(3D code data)
<<<<
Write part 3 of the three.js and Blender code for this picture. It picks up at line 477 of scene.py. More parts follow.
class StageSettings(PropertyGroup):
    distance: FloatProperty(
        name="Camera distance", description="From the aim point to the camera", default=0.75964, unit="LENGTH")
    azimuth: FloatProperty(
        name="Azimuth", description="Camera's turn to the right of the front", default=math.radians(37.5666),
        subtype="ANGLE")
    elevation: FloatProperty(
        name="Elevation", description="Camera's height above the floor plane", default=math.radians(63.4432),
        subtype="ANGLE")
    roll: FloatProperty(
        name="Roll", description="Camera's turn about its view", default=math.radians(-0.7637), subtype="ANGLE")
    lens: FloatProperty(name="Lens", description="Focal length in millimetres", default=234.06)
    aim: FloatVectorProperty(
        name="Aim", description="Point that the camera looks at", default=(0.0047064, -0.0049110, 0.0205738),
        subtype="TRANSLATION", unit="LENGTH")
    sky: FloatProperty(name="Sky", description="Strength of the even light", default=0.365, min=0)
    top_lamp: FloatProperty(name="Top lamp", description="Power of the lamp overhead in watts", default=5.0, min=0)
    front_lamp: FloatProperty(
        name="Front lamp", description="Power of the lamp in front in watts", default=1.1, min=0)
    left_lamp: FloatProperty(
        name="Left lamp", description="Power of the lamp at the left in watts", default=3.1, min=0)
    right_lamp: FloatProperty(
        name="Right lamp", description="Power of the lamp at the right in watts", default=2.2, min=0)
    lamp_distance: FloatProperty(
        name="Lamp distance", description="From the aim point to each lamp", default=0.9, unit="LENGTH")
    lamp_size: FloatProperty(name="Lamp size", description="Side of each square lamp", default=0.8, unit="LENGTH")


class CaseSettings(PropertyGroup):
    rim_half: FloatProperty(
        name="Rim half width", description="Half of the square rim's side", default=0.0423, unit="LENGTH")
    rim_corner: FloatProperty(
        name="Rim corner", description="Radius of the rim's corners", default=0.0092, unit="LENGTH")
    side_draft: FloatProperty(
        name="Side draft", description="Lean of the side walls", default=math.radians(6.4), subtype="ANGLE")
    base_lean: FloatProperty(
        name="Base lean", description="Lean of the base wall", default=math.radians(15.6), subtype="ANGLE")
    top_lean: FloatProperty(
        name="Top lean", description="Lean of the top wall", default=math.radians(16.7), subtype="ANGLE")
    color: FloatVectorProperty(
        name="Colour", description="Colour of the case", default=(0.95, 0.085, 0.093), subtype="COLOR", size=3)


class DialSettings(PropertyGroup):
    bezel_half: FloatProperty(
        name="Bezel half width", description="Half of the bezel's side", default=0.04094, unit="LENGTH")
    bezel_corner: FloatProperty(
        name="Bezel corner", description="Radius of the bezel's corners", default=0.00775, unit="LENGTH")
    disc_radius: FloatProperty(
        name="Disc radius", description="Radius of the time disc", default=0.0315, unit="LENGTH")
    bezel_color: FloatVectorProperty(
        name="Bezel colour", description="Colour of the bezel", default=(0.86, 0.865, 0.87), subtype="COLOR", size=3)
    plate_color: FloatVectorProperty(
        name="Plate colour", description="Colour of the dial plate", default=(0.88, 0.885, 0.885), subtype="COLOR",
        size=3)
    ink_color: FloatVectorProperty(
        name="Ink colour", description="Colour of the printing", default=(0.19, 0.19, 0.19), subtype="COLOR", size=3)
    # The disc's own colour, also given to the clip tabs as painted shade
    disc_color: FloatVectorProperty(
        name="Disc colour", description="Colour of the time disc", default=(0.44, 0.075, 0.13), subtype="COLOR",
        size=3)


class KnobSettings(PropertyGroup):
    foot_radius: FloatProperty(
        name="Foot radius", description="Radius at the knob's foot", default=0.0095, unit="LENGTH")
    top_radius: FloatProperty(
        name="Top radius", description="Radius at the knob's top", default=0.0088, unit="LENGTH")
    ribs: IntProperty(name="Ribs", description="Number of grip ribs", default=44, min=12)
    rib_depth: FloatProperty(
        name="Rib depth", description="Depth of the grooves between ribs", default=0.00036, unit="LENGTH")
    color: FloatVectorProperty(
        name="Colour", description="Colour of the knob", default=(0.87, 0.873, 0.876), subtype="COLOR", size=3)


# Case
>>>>
<<<<
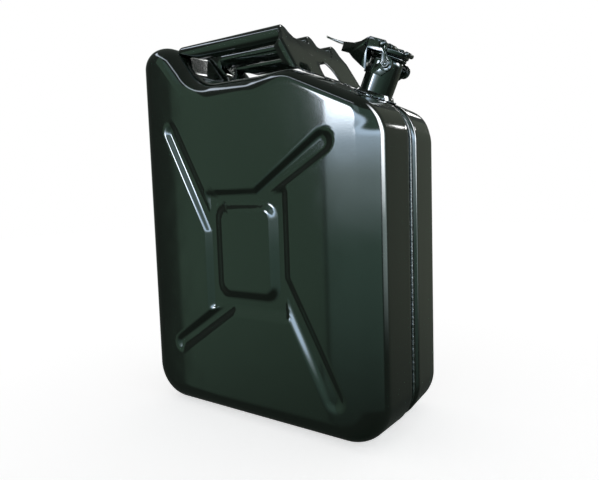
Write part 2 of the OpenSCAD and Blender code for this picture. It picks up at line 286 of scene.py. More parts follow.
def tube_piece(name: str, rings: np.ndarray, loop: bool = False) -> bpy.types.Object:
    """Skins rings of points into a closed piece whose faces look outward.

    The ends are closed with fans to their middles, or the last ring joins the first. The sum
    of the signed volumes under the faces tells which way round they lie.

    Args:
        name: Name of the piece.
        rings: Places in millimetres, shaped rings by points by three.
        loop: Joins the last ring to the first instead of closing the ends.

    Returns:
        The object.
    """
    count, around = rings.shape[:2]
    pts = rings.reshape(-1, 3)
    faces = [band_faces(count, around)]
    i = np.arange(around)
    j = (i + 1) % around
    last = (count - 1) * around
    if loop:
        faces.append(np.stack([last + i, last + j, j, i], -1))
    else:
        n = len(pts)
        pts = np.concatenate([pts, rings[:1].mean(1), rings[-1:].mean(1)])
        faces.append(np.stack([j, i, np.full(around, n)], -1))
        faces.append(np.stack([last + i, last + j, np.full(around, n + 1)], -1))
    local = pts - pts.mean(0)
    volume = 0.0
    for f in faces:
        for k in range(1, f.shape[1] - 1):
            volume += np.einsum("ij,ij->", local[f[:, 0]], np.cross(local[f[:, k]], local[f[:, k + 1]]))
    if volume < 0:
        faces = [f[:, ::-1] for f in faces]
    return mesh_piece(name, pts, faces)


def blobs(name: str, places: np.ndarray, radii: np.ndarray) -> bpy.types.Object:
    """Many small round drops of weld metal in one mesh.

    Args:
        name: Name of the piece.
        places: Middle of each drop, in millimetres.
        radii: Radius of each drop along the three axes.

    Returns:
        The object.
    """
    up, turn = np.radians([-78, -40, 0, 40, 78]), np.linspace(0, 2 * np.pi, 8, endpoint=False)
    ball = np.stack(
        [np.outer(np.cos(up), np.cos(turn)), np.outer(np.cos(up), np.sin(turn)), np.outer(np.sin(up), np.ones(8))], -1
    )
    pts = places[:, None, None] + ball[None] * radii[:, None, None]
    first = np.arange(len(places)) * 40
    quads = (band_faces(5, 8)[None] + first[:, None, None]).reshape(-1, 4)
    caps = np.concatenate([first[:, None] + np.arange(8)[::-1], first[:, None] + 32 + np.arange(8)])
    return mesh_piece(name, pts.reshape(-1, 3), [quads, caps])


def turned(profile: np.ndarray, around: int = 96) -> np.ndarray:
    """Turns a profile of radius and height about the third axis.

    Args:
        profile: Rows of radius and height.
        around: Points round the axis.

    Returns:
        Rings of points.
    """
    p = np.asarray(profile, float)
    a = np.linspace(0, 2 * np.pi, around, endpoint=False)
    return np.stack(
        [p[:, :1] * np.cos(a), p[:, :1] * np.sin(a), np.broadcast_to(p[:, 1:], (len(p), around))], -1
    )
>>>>
* Directions for this task *
Begin with the line that has "Write part 3" in the listing above and end after the line that has "of each square"; output those lines exactly.

* Response for this exercise *
Write part 3 of the three.js and Blender code for this picture. It picks up at line 477 of scene.py. More parts follow.
class StageSettings(PropertyGroup):
    distance: FloatProperty(
        name="Camera distance", description="From the aim point to the camera", default=0.75964, unit="LENGTH")
    azimuth: FloatProperty(
        name="Azimuth", description="Camera's turn to the right of the front", default=math.radians(37.5666),
        subtype="ANGLE")
    elevation: FloatProperty(
        name="Elevation", description="Camera's height above the floor plane", default=math.radians(63.4432),
        subtype="ANGLE")
    roll: FloatProperty(
        name="Roll", description="Camera's turn about its view", default=math.radians(-0.7637), subtype="ANGLE")
    lens: FloatProperty(name="Lens", description="Focal length in millimetres", default=234.06)
    aim: FloatVectorProperty(
        name="Aim", description="Point that the camera looks at", default=(0.0047064, -0.0049110, 0.0205738),
        subtype="TRANSLATION", unit="LENGTH")
    sky: FloatProperty(name="Sky", description="Strength of the even light", default=0.365, min=0)
    top_lamp: FloatProperty(name="Top lamp", description="Power of the lamp overhead in watts", default=5.0, min=0)
    front_lamp: FloatProperty(
        name="Front lamp", description="Power of the lamp in front in watts", default=1.1, min=0)
    left_lamp: FloatProperty(
        name="Left lamp", description="Power of the lamp at the left in watts", default=3.1, min=0)
    right_lamp: FloatProperty(
        name="Right lamp", description="Power of the lamp at the right in watts", default=2.2, min=0)
    lamp_distance: FloatProperty(
        name="Lamp distance", description="From the aim point to each lamp", default=0.9, unit="LENGTH")
    lamp_size: FloatProperty(name="Lamp size", description="Side of each square lamp", default=0.8, unit="LENGTH")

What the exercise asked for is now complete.